◆ **What is being asked**
Copy verbatim the material from its first line to the line that holds "turned wooden handle.", including that line.

◆ **Supplied data**
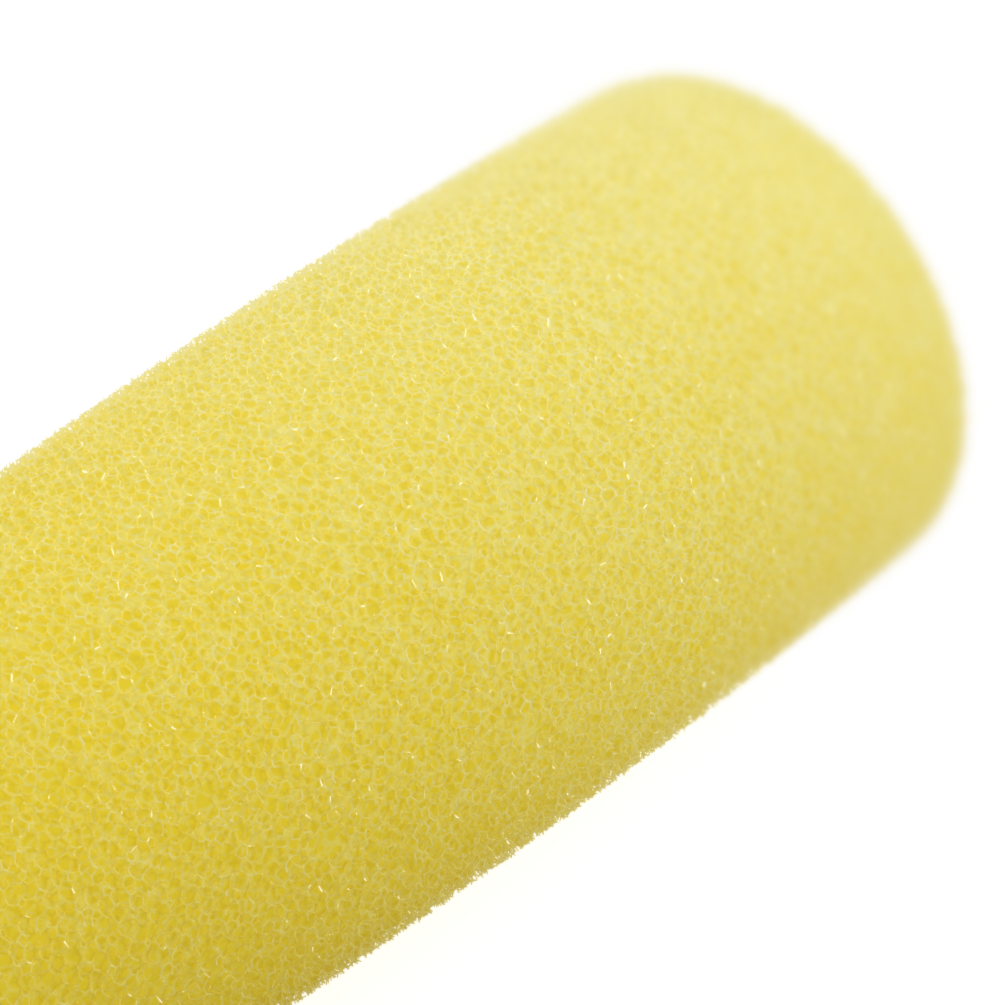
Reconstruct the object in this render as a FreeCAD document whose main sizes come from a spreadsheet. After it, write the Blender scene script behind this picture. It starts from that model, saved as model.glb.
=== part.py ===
"""Foam sponge brush: a long round foam head on a turned wooden handle.

The brush lies along +X: the handle's butt is behind the origin and the foam
head points forward. The origin is the centre of the hang hole, and +Z leaves
that hole upwards. Every piece is drawn from its own rear face, with its axis on
X, and its Placement puts it where it sits in the brush. Millimetres.
"""
import FreeCAD, Part
import Sketcher
import math
import os

X_AXIS = FreeCAD.Vector(1, 0, 0)
Z_AXIS = FreeCAD.Vector(0, 0, 1)

SIZES = {
    # turned handle, measured forward from its butt
    "hang_to_butt": 12.0,
    "butt_face_radius": 5.6,
    "tail_station": 14.0,
    "tail_radius": 9.6,
    "waist_station": 46.0,
    "waist_radius": 6.9,
    "swell_station": 101.0,
    "swell_radius": 11.2,
    "neck_station": 133.0,
    "neck_radius": 7.6,
    "shoulder_station": 140.0,
    "shoulder_radius": 8.7,
    "tenon_radius": 7.4,
    "tenon_length": 20.0,
    "tail_flat_height": 6.0,
    "tail_flat_length": 30.0,
    "tail_flat_runout": 44.0,
    "hang_hole_radius": 3.0,
    "hang_hole_bevel": 0.6,
    # brass thread insert in the tenon
    "insert_length": 15.0,
    "insert_radius": 4.3,
    "insert_groove": 0.5,
    "insert_groove_count": 5.0,
    # crimped metal ferrule over the tenon
    "ferrule_length": 23.0,
    "ferrule_wall": 0.6,
    "ferrule_mouth_radius": 4.2,
    "ferrule_bead": 0.8,
    "ferrule_first_bead": 5.0,
    "ferrule_second_bead": 16.0,
    "pin_station": 10.5,
    "pin_radius": 0.75,
    "pin_length": 3.2,
    "pin_head_radius": 1.3,
    "pin_head_height": 0.45,
    # threaded stem and its fasteners
    "stem_radius": 3.0,
    "stem_length": 101.0,
    "stem_end_bevel": 0.6,
    "thread_pitch": 1.0,
    "thread_depth": 0.45,
    "thread_length": 20.0,
    "screw_depth": 13.0,
    "nut_flats": 10.0,
    "nut_height": 5.0,
    "cap_nut_height": 9.6,
    "cap_nut_hex_height": 4.6,
    "cap_nut_depth": 7.0,
    "washer_radius": 8.4,
    "washer_thickness": 1.2,
    "tip_washer_radius": 6.6,
    "split_washer_radius": 5.4,
    "split_washer_thickness": 1.4,
    "split_washer_gap": 0.8,
    # moulded base and core
    "base_length": 8.2,
    "base_hub_radius": 8.6,
    "base_flange_radius": 13.5,
    "base_flange_thickness": 2.6,
    "base_gusset_width": 1.6,
    "core_length": 66.0,
    "core_radius": 5.6,
    "core_barb_height": 1.4,
    "core_barb_pitch": 11.0,
    "core_key_width": 2.0,
    # foam head
    "foam_length": 89.4,
    "foam_rear_radius": 14.2,
    "foam_front_radius": 17.6,
    "foam_side_curve": 607.0,
    "foam_rim_round": 0.5,
    "foam_end_crown": 1.8,
    "foam_bore_radius": 7.1,
    "foam_bore_depth": 80.0,
    # clearances
    "running_gap": 0.05,
    "seat_gap": 0.02,
}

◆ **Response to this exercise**
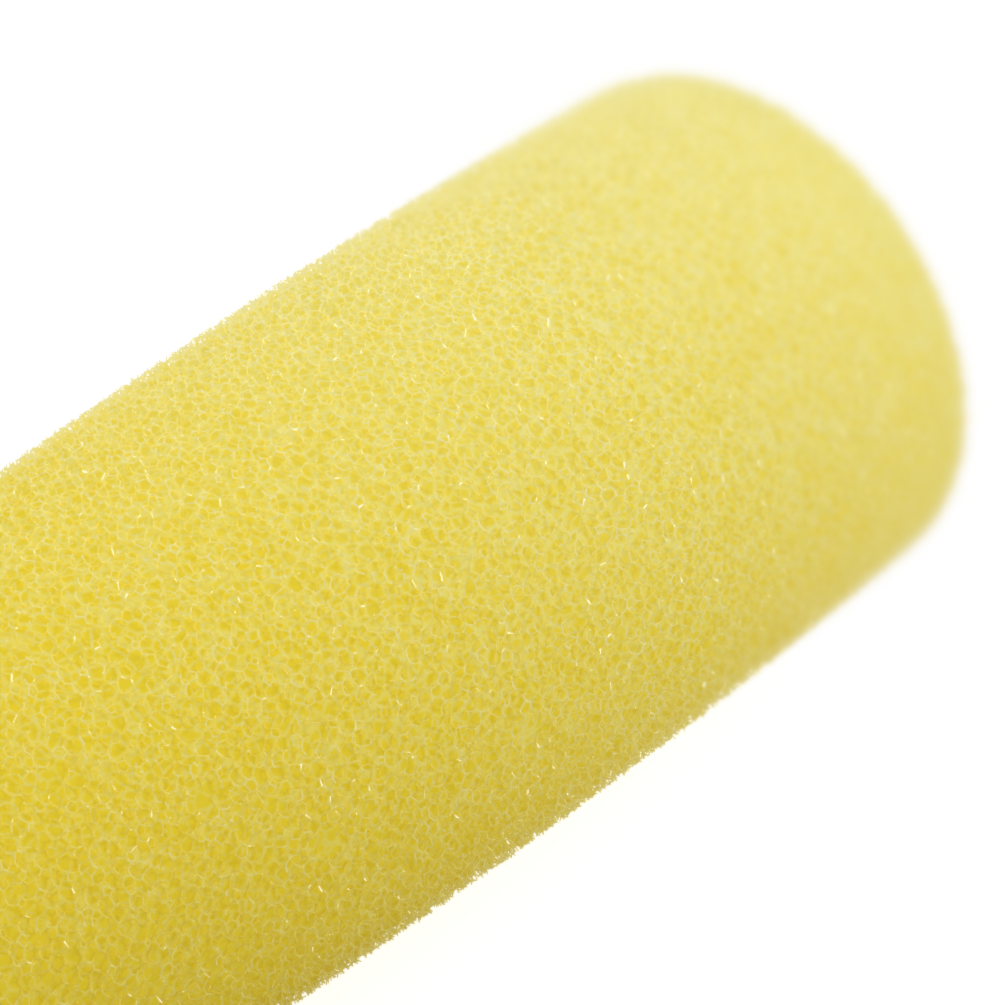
Reconstruct the object in this render as a FreeCAD document whose main sizes come from a spreadsheet. After it, write the Blender scene script behind this picture. It starts from that model, saved as model.glb.
=== part.py ===
"""Foam sponge brush: a long round foam head on a turned wooden handle.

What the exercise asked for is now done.